--- start Data entries ---

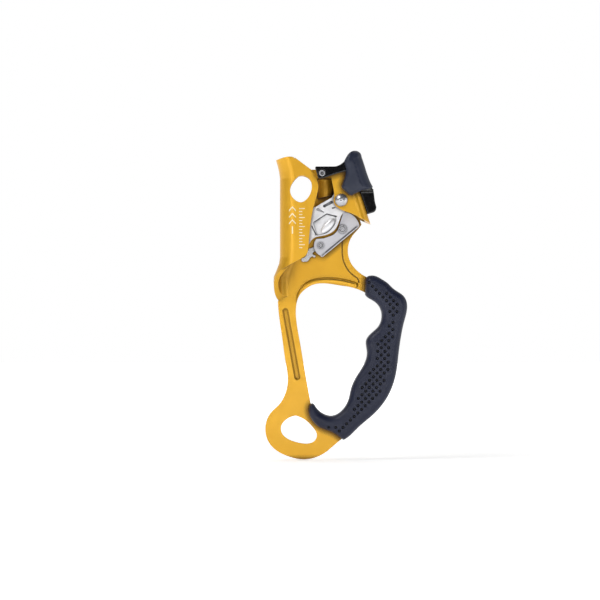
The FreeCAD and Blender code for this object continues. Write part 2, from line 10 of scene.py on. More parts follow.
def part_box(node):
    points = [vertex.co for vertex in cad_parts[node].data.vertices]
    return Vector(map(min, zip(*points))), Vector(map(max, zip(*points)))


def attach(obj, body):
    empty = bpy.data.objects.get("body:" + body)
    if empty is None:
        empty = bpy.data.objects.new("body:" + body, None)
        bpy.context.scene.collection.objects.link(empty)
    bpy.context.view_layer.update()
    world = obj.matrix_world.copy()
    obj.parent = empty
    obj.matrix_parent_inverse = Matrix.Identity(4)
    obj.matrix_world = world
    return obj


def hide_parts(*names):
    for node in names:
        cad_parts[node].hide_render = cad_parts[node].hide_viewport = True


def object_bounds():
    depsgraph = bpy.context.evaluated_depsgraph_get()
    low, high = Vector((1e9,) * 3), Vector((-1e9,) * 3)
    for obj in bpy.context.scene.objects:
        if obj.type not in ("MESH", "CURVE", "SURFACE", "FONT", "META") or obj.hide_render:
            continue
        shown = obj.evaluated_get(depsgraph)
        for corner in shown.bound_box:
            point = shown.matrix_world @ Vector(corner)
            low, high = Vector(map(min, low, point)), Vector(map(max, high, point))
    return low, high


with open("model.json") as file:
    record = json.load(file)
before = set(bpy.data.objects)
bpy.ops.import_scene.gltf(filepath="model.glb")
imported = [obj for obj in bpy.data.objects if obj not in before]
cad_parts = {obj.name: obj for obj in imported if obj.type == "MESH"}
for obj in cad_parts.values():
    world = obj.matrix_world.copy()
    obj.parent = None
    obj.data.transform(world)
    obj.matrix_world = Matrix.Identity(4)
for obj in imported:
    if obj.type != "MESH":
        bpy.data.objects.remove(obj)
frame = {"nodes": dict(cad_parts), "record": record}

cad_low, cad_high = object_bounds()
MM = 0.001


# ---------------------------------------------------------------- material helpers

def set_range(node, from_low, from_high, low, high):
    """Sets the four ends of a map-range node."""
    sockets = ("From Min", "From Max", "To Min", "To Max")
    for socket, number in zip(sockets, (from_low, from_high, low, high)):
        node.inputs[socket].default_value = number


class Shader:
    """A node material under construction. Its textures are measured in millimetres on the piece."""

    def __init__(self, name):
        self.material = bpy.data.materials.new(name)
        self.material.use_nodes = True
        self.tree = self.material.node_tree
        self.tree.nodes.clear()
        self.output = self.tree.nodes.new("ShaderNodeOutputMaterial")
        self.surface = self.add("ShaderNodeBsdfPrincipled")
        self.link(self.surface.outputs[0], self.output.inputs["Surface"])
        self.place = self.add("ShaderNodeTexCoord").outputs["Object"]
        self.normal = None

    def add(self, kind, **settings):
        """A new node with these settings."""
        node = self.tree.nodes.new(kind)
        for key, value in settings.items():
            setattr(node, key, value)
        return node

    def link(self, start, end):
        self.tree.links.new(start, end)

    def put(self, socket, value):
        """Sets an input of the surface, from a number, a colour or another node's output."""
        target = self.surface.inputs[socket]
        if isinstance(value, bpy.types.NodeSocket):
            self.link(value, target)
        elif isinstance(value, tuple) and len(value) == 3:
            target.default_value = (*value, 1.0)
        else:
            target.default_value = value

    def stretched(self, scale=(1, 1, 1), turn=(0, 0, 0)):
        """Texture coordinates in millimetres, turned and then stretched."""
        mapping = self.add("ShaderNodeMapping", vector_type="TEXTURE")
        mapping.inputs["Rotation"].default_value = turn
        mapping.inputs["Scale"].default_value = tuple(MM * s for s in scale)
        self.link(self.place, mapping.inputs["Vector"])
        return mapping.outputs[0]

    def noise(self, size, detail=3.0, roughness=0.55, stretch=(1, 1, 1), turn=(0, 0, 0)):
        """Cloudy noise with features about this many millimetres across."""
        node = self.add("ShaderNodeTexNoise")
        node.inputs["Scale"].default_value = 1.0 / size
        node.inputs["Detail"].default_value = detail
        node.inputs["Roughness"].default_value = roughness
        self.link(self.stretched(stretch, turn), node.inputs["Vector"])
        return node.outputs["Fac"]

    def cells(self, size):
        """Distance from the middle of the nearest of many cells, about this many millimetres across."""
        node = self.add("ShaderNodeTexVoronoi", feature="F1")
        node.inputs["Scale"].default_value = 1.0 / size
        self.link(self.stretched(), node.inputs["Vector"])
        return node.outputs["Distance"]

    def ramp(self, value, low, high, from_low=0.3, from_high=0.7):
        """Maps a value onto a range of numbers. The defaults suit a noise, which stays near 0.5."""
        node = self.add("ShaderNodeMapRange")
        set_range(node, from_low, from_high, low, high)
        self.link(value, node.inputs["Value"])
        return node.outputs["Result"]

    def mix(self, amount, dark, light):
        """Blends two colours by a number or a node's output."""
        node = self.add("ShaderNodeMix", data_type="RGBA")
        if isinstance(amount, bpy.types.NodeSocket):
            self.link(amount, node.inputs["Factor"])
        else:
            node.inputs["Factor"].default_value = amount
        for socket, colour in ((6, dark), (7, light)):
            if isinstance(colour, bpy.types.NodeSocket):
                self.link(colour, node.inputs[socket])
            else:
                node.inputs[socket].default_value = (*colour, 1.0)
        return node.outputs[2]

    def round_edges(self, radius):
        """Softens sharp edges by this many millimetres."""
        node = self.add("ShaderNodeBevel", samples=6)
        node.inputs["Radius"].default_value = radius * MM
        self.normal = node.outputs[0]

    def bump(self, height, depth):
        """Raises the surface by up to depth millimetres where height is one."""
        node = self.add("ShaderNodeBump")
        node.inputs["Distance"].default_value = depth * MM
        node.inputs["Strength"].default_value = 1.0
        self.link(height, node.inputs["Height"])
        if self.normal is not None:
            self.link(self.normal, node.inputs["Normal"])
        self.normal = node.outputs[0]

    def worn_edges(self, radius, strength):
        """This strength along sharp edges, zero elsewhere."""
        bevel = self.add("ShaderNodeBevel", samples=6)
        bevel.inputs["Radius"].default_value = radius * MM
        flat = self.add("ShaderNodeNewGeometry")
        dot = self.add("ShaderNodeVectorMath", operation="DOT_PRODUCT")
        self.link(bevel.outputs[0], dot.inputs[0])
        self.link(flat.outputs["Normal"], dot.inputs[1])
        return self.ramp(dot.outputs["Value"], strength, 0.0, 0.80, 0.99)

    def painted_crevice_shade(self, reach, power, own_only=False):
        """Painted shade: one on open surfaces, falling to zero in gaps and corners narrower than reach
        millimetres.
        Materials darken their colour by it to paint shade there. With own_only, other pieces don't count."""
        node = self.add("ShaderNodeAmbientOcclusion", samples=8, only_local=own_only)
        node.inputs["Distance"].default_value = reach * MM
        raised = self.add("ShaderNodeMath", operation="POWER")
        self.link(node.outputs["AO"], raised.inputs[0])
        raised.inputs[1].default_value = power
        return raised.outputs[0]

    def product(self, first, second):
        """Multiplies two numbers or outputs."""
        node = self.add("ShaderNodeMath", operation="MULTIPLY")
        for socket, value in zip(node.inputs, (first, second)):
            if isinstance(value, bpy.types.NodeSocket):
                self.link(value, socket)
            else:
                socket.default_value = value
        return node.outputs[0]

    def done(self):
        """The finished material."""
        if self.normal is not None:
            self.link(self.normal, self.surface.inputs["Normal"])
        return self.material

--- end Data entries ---
--- start Data entries ---

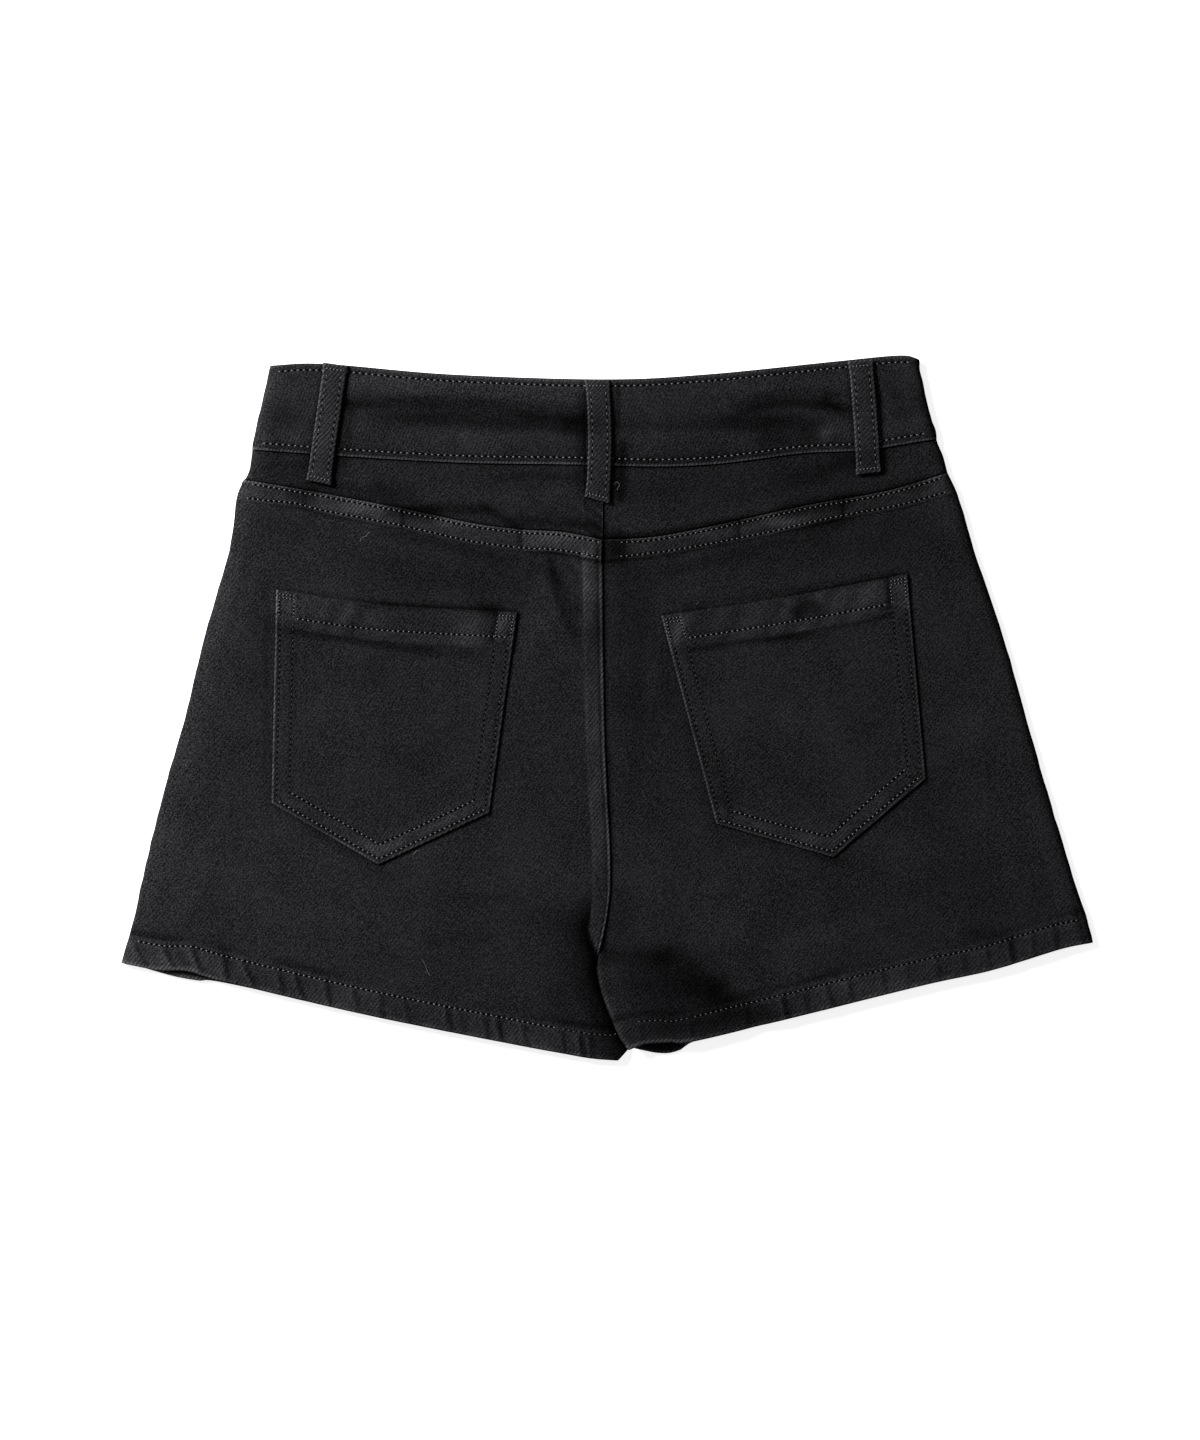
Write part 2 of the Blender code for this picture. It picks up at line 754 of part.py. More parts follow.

--- end Data entries ---

Look through the material above and print exactly the lines from the one containing "The FreeCAD and" to the one containing "points = [vertex.co", both included, and nothing more.

◆ Exercise result
The FreeCAD and Blender code for this object continues. Write part 2, from line 10 of scene.py on. More parts follow.
def part_box(node):
    points = [vertex.co for vertex in cad_parts[node].data.vertices]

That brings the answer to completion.